### [Data]

------------------------------------------------------------------------

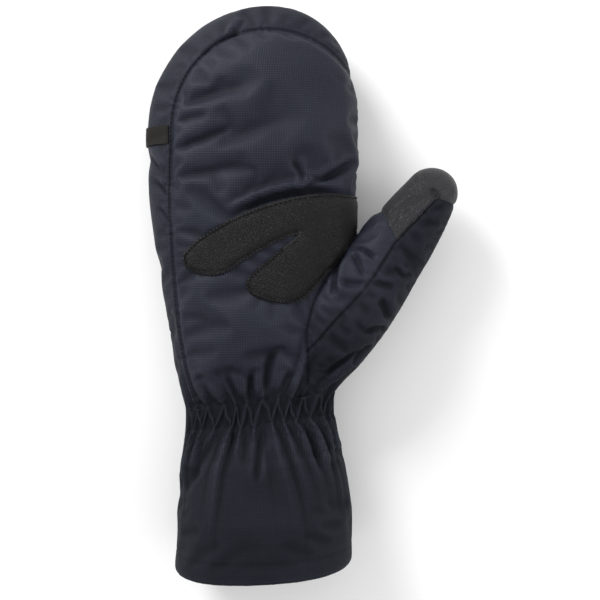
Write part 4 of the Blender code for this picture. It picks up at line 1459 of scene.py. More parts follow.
def make_panel(name, chosen, outer, inner, uv, turn, round_length, finish, lining_finish, tone=None):
    """Closed piece from the chosen faces of the cut skin, with a UV map in metres and painted light and
    wear.
    """
    tone = shade if tone is None else tone
    outward, inward = normals_of(whole_mesh, outer), -normals_of(whole_mesh, inner)
    loops = np.flatnonzero(chosen[loop_face])
    points, local = np.unique(loop_point[loops], return_inverse=True)
    totals = loop_total[chosen]
    starts = np.concatenate([[0], np.cumsum(totals)[:-1]])
    following = np.arange(len(local)) + 1
    following[starts + totals - 1] = starts
    there = local[following]
    count = len(points)
    forward = local.astype(np.int64) * count + there
    backward = there.astype(np.int64) * count + local
    rim = ~np.isin(forward, backward)
    a, b = local[rim], there[rim]
    faces = [local[s : s + n].tolist() for s, n in zip(starts, totals)]
    backs = [[i + count for i in reversed(face)] for face in faces]
    walls = np.stack([b, a, a + count, b + count], axis=1).tolist()
    made = mesh_object(name, np.vstack([outer[points], inner[points]]), faces + backs + walls)
    mesh = made.data
    mesh.materials.append(finish)
    mesh.materials.append(lining_finish)
    slots = np.zeros(len(mesh.polygons), np.int32)
    slots[len(faces) : len(faces) + len(backs)] = 1
    mesh.polygons.foreach_set("material_index", slots)
    corner = np.empty(len(mesh.loops), np.int32)
    mesh.loops.foreach_get("vertex_index", corner)
    add_cloth_map(mesh, points[corner % count], uv, turn, round_length)
    # Per-point value: painted shade and highlight on nylon, wear and painted highlight on leather; none on
    # the lining.
    depth = mesh.attributes.new("shade", "FLOAT", "POINT")
    depth.data.foreach_set("value", np.concatenate([tone[points], tone[points] * 0]).astype(np.float32))
    mesh.shade_smooth()
    mesh.update()
    mesh.normals_split_custom_set_from_vertices(np.vstack([outward[points], inward[points]]).tolist())
    return made


print("each panel is made of outer faces, a rim and a lining")

# %% [markdown]
# ## Helpers for materials
#
# A Blender material is a tree of nodes. These helpers add one node each and return the socket to read
# it from, so that a finish below reads like a sentence. What is the same all over a finish, such as its
# specular level, is set on the shader's own socket.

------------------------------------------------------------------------

### [Problem details]
From the data, pick out every line that includes "Blender".

### [Solution to the problem]
Write part 4 of the Blender code for this picture. It picks up at line 1459 of scene.py. More parts follow.
# A Blender material is a tree of nodes. These helpers add one node each and return the socket to read